De Villa-Lobos a Michel Teló, um Brasil que ignora o talento e cultiva o brega

    (*) Ucho Haddad –

    Até pouco tempo atrás, o Brasil era conhecido como “república das bananas”. Ao pé da letra isso não mais acontece, pois até banana está inviável de se produzir por aqui. Mas o fato de estarmos importando a fruta não significa que perdemos o galhofeiro título. O Brasil, mesmo sem suas bananas, continua sendo uma extensa e persistente “república das bananas”. Gostem ou não os nativos!

    O termo “república das bananas”, cunhado pelo humorista norte-americano William Sydney Porter (cujo pseudônimo era O. Henry), foi dedicado a Honduras, onde empresas ianques que se dedicavam à exportação de banana queriam interferir na política local. E conseguiram com certa facilidade. A partir de então, o termo passou a significar, de forma pejorativa, um país instável politicamente e dominado pela corrupção e opressão.

    Se no âmbito político o Brasil não se encaixa nesse cenário com precisão de relojoeiro, com um empurrãozinho certamente chega lá. Afinal, corrupção e opressão sobram em qualquer esquina dessa terra de ninguém. Contudo, o pior acena quando o termo “república das bananas” é dedicado a uma nação que manda às favas a sua história cultural, ignorando talentos e incensando gênios (sic) de ocasião.

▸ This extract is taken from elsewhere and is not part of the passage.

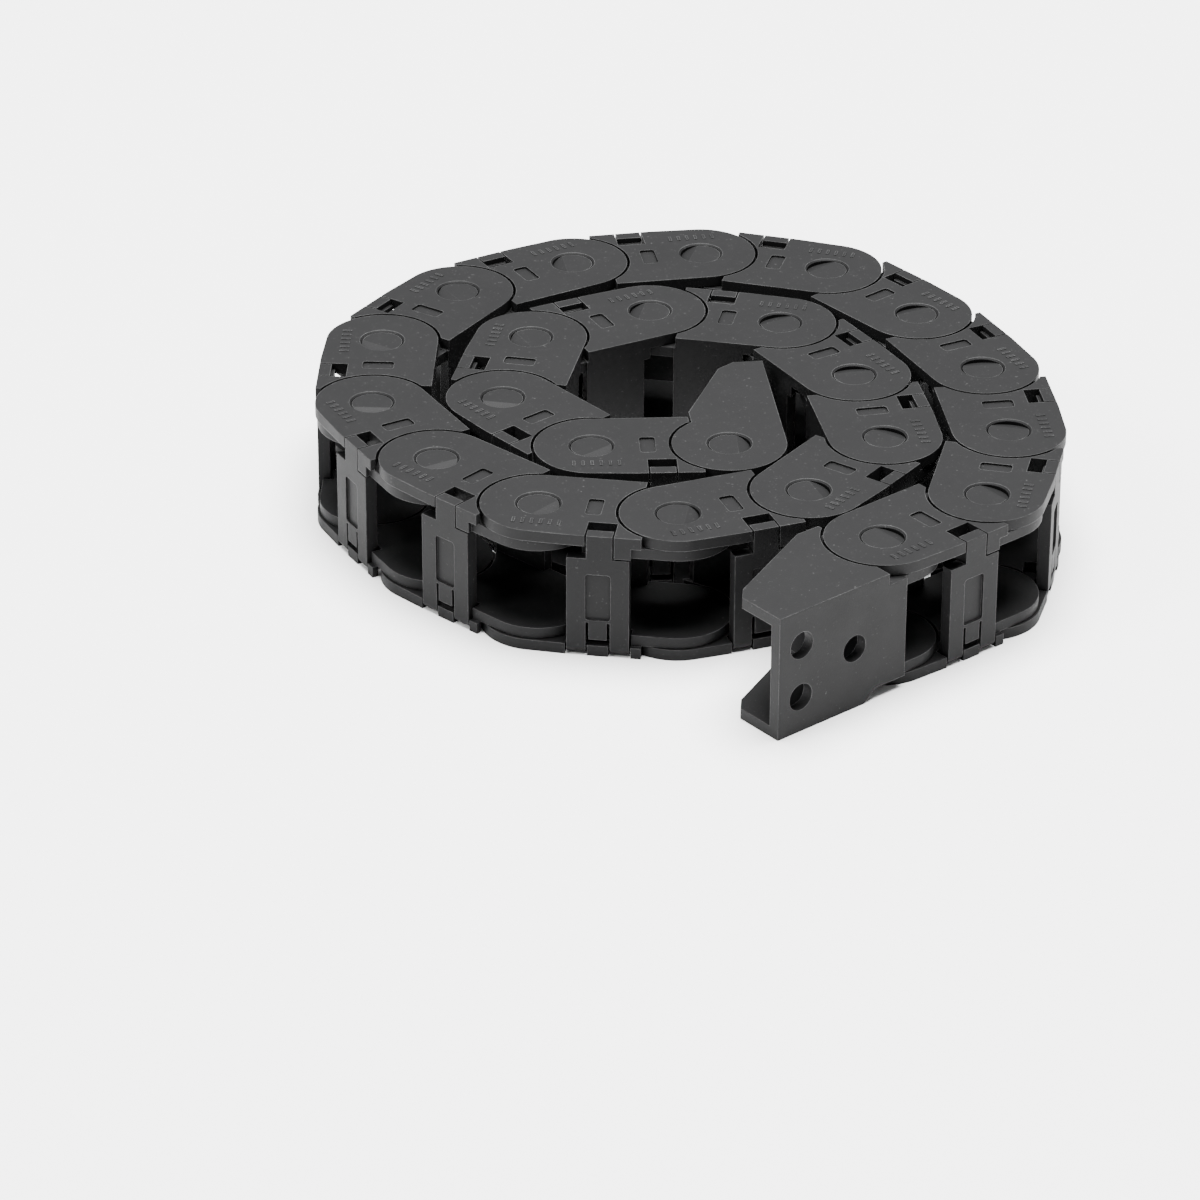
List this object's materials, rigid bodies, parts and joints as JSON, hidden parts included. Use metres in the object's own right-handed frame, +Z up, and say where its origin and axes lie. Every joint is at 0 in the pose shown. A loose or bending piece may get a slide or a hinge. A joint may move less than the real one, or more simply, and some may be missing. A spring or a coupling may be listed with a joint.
{
  "type": "cable drag chain",
  "caption": "Wound cable drag chain: hinged open-frame links with snap-open lids, and a screw-on end bracket at each end.",
  "frame": {"origin": "on the plane the coil lies on, straight below the outer bracket's two end screws' holes, 6.95 mm inside the face that is screwed on", "axes": "+X from the outer bracket's end screws towards its hinge, -Y out of the wall that is screwed on, +Z up, along every hinge pin"},
  "size_m": [0.0815, 0.0925, 0.0155],
  "materials": {
    "nylon": "fine-grained moulded black nylon",
    "lid_nylon": "fine-grained moulded black nylon"
  },
  "bodies": {
    "outer_bracket": {"outer_bracket": "nylon"},
    "link_01": {"link_01": "nylon"},
    "link_02": {"link_02": "nylon"},
    "link_03": {"link_03": "nylon"},
    "link_04": {"link_04": "nylon"},
    "link_05": {"link_05": "nylon"},
    "link_06": {"link_06": "nylon"},
    "link_07": {"link_07": "nylon"},
    "link_08": {"link_08": "nylon"},
    "link_09": {"link_09": "nylon"},
    "link_10": {"link_10": "nylon"},
    "link_11": {"link_11": "nylon"},
    "link_12": {"link_12": "nylon"},
    "link_13": {"link_13": "nylon"},
    "link_14": {"link_14": "nylon"},
    "link_15": {"link_15": "nylon"},
    "link_16": {"link_16": "nylon"},
    "link_17": {"link_17": "nylon"},
    "link_18": {"link_18": "nylon"},
    "link_19": {"link_19": "nylon"},
    "link_20": {"link_20": "nylon"},
    "link_21": {"link_21": "nylon"},
    "link_22": {"link_22": "nylon"},
    "lid_01": {"lid_01": "lid_nylon"},
    "lid_02": {"lid_02": "lid_nylon"},
    "lid_03": {"lid_03": "lid_nylon"},
    "lid_04": {"lid_04": "lid_nylon"},
    "lid_05": {"lid_05": "lid_nylon"},
    "lid_06": {"lid_06": "lid_nylon"},
    "lid_07": {"lid_07": "lid_nylon"},
    "lid_08": {"lid_08": "lid_nylon"},
    "lid_09": {"lid_09": "lid_nylon"},
    "lid_10": {"lid_10": "lid_nylon"},
    "lid_11": {"lid_11": "lid_nylon"},
    "lid_12": {"lid_12": "lid_nylon"},
    "lid_13": {"lid_13": "lid_nylon"},
    "lid_14": {"lid_14": "lid_nylon"},
    "lid_15": {"lid_15": "lid_nylon"},
    "lid_16": {"lid_16": "lid_nylon"},
    "lid_17": {"lid_17": "lid_nylon"},
    "lid_18": {"lid_18": "lid_nylon"},
    "lid_19": {"lid_19": "lid_nylon"},
    "lid_20": {"lid_20": "lid_nylon"},
    "lid_21": {"lid_21": "lid_nylon"},
    "lid_22": {"lid_22": "lid_nylon"},
    "inner_bracket": {"inner_bracket": "nylon"}
  },
  "joints": [
    {"name": "hinge_01", "type": "hinge", "parent": "outer_bracket", "child": "link_01", "pos_m": [0.0181, 0, 0.00775], "axis": [0, 0, -1], "range_deg": [-15.5, 0]},
    {"name": "hinge_02", "type": "hinge", "parent": "link_01", "child": "link_02", "pos_m": [0.0341, 0, 0.00775], "axis": [0, 0, -1], "range_deg": [0, 38]},
    {"name": "hinge_03", "type": "hinge", "parent": "link_02", "child": "link_03", "pos_m": [0.04671, 0.00985, 0.00775], "axis": [0, 0, -1], "range_deg": [0, 20]},
    {"name": "hinge_04", "type": "hinge", "parent": "link_03", "child": "link_04", "pos_m": [0.05519, 0.02342, 0.00775], "axis": [0, 0, -1], "range_deg": [0, 19]},
    {"name": "hinge_05", "type": "hinge", "parent": "link_04", "child": "link_05", "pos_m": [0.05879, 0.03901, 0.00775], "axis": [0, 0, -1], "range_deg": [0, 14]},
    {"name": "hinge_06", "type": "hinge", "parent": "link_05", "child": "link_06", "pos_m": [0.05851, 0.05501, 0.00775], "axis": [0, 0, -1], "range_deg": [0, 34]},
    {"name": "hinge_07", "type": "hinge", "parent": "link_06", "child": "link_07", "pos_m": [0.04933, 0.06811, 0.00775], "axis": [0, 0, -1], "range_deg": [0, 25]},
    {"name": "hinge_08", "type": "hinge", "parent": "link_07", "child": "link_08", "pos_m": [0.03547, 0.07611, 0.00775], "axis": [0, 0, -1], "range_deg": [0, 20]},
    {"name": "hinge_09", "type": "hinge", "parent": "link_08", "child": "link_09", "pos_m": [0.01972, 0.07889, 0.00775], "axis": [0, 0, -1], "range_deg": [0, 27]},
    {"name": "hinge_10", "type": "hinge", "parent": "link_09", "child": "link_10", "pos_m": [0.00441, 0.07421, 0.00775], "axis": [0, 0, -1], "range_deg": [0, 0.6]},
    {"name": "hinge_11", "type": "hinge", "parent": "link_10", "child": "link_11", "pos_m": [-0.00629, 0.06232, 0.00775], "axis": [0, 0, -1], "range_deg": [0, 0.3]},
    {"name": "hinge_12", "type": "hinge", "parent": "link_11", "child": "link_12", "pos_m": [-0.00907, 0.04657, 0.00775], "axis": [0, 0, -1], "range_deg": [0, 0.25]},
    {"name": "hinge_13", "type": "hinge", "parent": "link_12", "child": "link_13", "pos_m": [-0.00684, 0.03072, 0.00775], "axis": [0, 0, -1], "range_deg": [0, 0.3]},
    {"name": "hinge_14", "type": "hinge", "parent": "link_13", "child": "link_14", "pos_m": [0.00386, 0.01883, 0.00775], "axis": [0, 0, -1], "range_deg": [0, 0.5]},
    {"name": "hinge_15", "type": "hinge", "parent": "link_14", "child": "link_15", "pos_m": [0.01899, 0.01362, 0.00775], "axis": [0, 0, -1], "range_deg": [0, 1.2]},
    {"name": "hinge_16", "type": "hinge", "parent": "link_15", "child": "link_16", "pos_m": [0.03445, 0.01776, 0.00775], "axis": [0, 0, -1], "range_deg": [0, 1.3]},
    {"name": "hinge_17", "type": "hinge", "parent": "link_16", "child": "link_17", "pos_m": [0.0422, 0.03176, 0.00775], "axis": [0, 0, -1], "range_deg": [0, 2.4]},
    {"name": "hinge_18", "type": "hinge", "parent": "link_17", "child": "link_18", "pos_m": [0.04443, 0.0476, 0.00775], "axis": [0, 0, -1], "range_deg": [0, 2.4]},
    {"name": "hinge_19", "type": "hinge", "parent": "link_18", "child": "link_19", "pos_m": [0.03436, 0.06004, 0.00775], "axis": [0, 0, -1], "range_deg": [0, 2.4]},
    {"name": "hinge_20", "type": "hinge", "parent": "link_19", "child": "link_20", "pos_m": [0.01877, 0.06364, 0.00775], "axis": [0, 0, -1], "range_deg": [0, 1]},
    {"name": "hinge_21", "type": "hinge", "parent": "link_20", "child": "link_21", "pos_m": [0.00634, 0.05357, 0.00775], "axis": [0, 0, -1], "range_deg": [0, 0.5]},
    {"name": "hinge_22", "type": "hinge", "parent": "link_21", "child": "link_22", "pos_m": [0.00662, 0.03757, 0.00775], "axis": [0, 0, -1], "range_deg": [0, 0.7]},
    {"name": "hinge_23", "type": "hinge", "parent": "link_22", "child": "inner_bracket", "pos_m": [0.01939, 0.02794, 0.00775], "axis": [0, 0, -1], "range_deg": [0, 1.9]},
    {"name": "lid_01_hinge", "type": "hinge", "parent": "link_01", "child": "lid_01", "pos_m": [0.0261, -0.0061, 0.00105], "axis": [1, 0, 0], "range_deg": [0, 90]},
    {"name": "lid_02_hinge", "type": "hinge", "parent": "link_02", "child": "lid_02", "pos_m": [0.04416, 0.00012, 0.00105], "axis": [0.788, 0.6157, 0], "range_deg": [0, 90]},
    {"name": "lid_03_hinge", "type": "hinge", "parent": "link_03", "child": "lid_03", "pos_m": [0.05612, 0.0134, 0.00105], "axis": [0.5299, 0.848, 0], "range_deg": [0, 90]},
    {"name": "lid_04_hinge", "type": "hinge", "parent": "link_04", "child": "lid_04", "pos_m": [0.06293, 0.02984, 0.00105], "axis": [0.225, 0.9744, 0], "range_deg": [0, 90]},
    {"name": "lid_05_hinge", "type": "hinge", "parent": "link_05", "child": "lid_05", "pos_m": [0.06475, 0.04711, 0.00105], "axis": [-0.0175, 0.9998, 0], "range_deg": [0, 90]},
    {"name": "lid_06_hinge", "type": "hinge", "parent": "link_06", "child": "lid_06", "pos_m": [0.05892, 0.06506, 0.00105], "axis": [-0.5736, 0.8192, 0], "range_deg": [0, 90]},
    {"name": "lid_07_hinge", "type": "hinge", "parent": "link_07", "child": "lid_07", "pos_m": [0.04545, 0.0774, 0.00105], "axis": [-0.866, 0.5, 0], "range_deg": [0, 90]},
    {"name": "lid_08_hinge", "type": "hinge", "parent": "link_08", "child": "lid_08", "pos_m": [0.02865, 0.08351, 0.00105], "axis": [-0.9848, 0.1736, 0], "range_deg": [0, 90]},
    {"name": "lid_09_hinge", "type": "hinge", "parent": "link_09", "child": "lid_09", "pos_m": [0.01028, 0.08239, 0.00105], "axis": [-0.9563, -0.2924, 0], "range_deg": [0, 90]},
    {"name": "lid_10_hinge", "type": "hinge", "parent": "link_10", "child": "lid_10", "pos_m": [-0.00547, 0.07235, 0.00105], "axis": [-0.6691, -0.7431, 0], "range_deg": [0, 90]},
    {"name": "lid_11_hinge", "type": "hinge", "parent": "link_11", "child": "lid_11", "pos_m": [-0.01369, 0.0555, 0.00105], "axis": [-0.1736, -0.9848, 0], "range_deg": [0, 90]},
    {"name": "lid_12_hinge", "type": "hinge", "parent": "link_12", "child": "lid_12", "pos_m": [-0.014, 0.0378, 0.00105], "axis": [0.1392, -0.9903, 0], "range_deg": [0, 90]},
    {"name": "lid_13_hinge", "type": "hinge", "parent": "link_13", "child": "lid_13", "pos_m": [-0.00602, 0.0207, 0.00105], "axis": [0.6691, -0.7431, 0], "range_deg": [0, 90]},
    {"name": "lid_14_hinge", "type": "hinge", "parent": "link_14", "child": "lid_14", "pos_m": [0.00944, 0.01046, 0.00105], "axis": [0.9455, -0.3256, 0], "range_deg": [0, 14]},
    {"name": "lid_15_hinge", "type": "hinge", "parent": "link_15", "child": "lid_15", "pos_m": [0.0283, 0.0098, 0.00105], "axis": [0.9659, 0.2588, 0], "range_deg": [0, 6.5]},
    {"name": "lid_16_hinge", "type": "hinge", "parent": "link_16", "child": "lid_16", "pos_m": [0.04366, 0.0218, 0.00105], "axis": [0.4848, 0.8746, 0], "range_deg": [0, 4.5]},
    {"name": "lid_17_hinge", "type": "hinge", "parent": "link_17", "child": "lid_17", "pos_m": [0.04936, 0.03883, 0.00105], "axis": [0.1392, 0.9903, 0], "range_deg": [0, 6]},
    {"name": "lid_18_hinge", "type": "hinge", "parent": "link_18", "child": "lid_18", "pos_m": [0.04414, 0.05766, 0.00105], "axis": [-0.6293, 0.7771, 0], "range_deg": [0, 10]},
    {"name": "lid_19_hinge", "type": "hinge", "parent": "link_19", "child": "lid_19", "pos_m": [0.02794, 0.06778, 0.00105], "axis": [-0.9744, 0.225, 0], "range_deg": [0, 7]},
    {"name": "lid_20_hinge", "type": "hinge", "parent": "link_20", "child": "lid_20", "pos_m": [0.00872, 0.06334, 0.00105], "axis": [-0.7771, -0.6293, 0], "range_deg": [0, 5]},
    {"name": "lid_21_hinge", "type": "hinge", "parent": "link_21", "child": "lid_21", "pos_m": [0.00038, 0.04546, 0.00105], "axis": [0.0175, -0.9998, 0], "range_deg": [0, 5.5]},
    {"name": "lid_22_hinge", "type": "hinge", "parent": "link_22", "child": "lid_22", "pos_m": [0.00933, 0.02788, 0.00105], "axis": [0.7986, -0.6018, 0], "range_deg": [0, 9]}
  ]
}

    Há dias, parado no trânsito paulistano, deparei-me com uma cena que não apenas me envergonhou pelo fato de ser brasileiro, mas me fez viajar no tempo e voltar pouco mais de trinta anos na minha história. Os anos 80 começavam a engatinhar quando coloquei os pés no Velho Mundo pela segunda vez. Naquele início de década, minha chegada à Europa se deveu a questões profissionais.

    Semanas depois de minha “estreia” em solo estrangeiro, enfrentei a primeira “saia justa” europeia. Jornalistas de lá cobraram explicações sobre uma foto publicada na capa de um dos mais importantes jornais do continente. Tratava-se de meia dúzia de brasileiros, enfileirados e amarrados uns aos outros por uma corda que dava voltas no pescoço de cada um. De acordo com a legenda da foto, os brasileiros tinham sido presos por algum delito cometido. O que não justifica a forma degradante como foram tratados. E a pergunta dos gringos, por motivos óbvios, ficou sem resposta.

    Com aquela constrangedora situação martelando o meu pensamento, acabei salvo por uma apresentação do saudoso e genial Baden Powell. O violonista aterrissou em Milão para um show que lotou o Teatro Nazionale. A lotação do teatro foi a minha rendição. Afinal, o Brasil não poderia ser visto apenas e tão somente como um país em que os transgressores da lei são presos como animais.

    Deixando de lado a minha temporada europeia e voltando à dura realidade brasileira, relato o que vi. Como fiel observador do cotidiano, em uma das nossas tantas esquinas vi a reprodução agigantada da capa de badalada revista nacional, espécie de bíblia de descolados e poderosos. Na capa estava a chamada para uma entrevista com Michel Teló, que ganhou o planeta com o hit brega “Ai se eu te pego”, como se fosse uma ode ao talento e à criatividade. Se na Europa enfrentei “saia justa”, aqui senti enorme vergonha. É verdade que gosto não se discute – e muito menos se impõe –, mas uma publicação que flana no rótulo de formadora de opinião não pode cometer tamanho acinte.

    Muitos podem não compreender a minha vergonha, mas para tudo há uma explicação. Enquanto esse meteórico Michel Teló ocupa as manchetes e invade a programação de nove entre dez emissoras de rádio verde-louras, o Brasil deveria estar comemorando os 125 anos de nascimento do maestro e compositor Heitor Villa-Lobos (05.03.1887 – 17.11.1959), um dos grandes nomes da música nacional. Isso só não acontece porque nove entre dez brasileiros não sabem quem foi Villa-Lobos.

    Não se trata de querer que as rádios passem a tocar “Bachianas Brasileiras” ou “Uirapuru” o tempo todo, mas que o Brasil deixe de ser uma “república das bananas” em termos históricos e culturais, pois essa ignorância pasteurizada e contínua só serve aos ditadores.

    Para o meu azar, Baden, amigo que fiz no Rio de Janeiro, não mais está por aqui para me salvar novamente.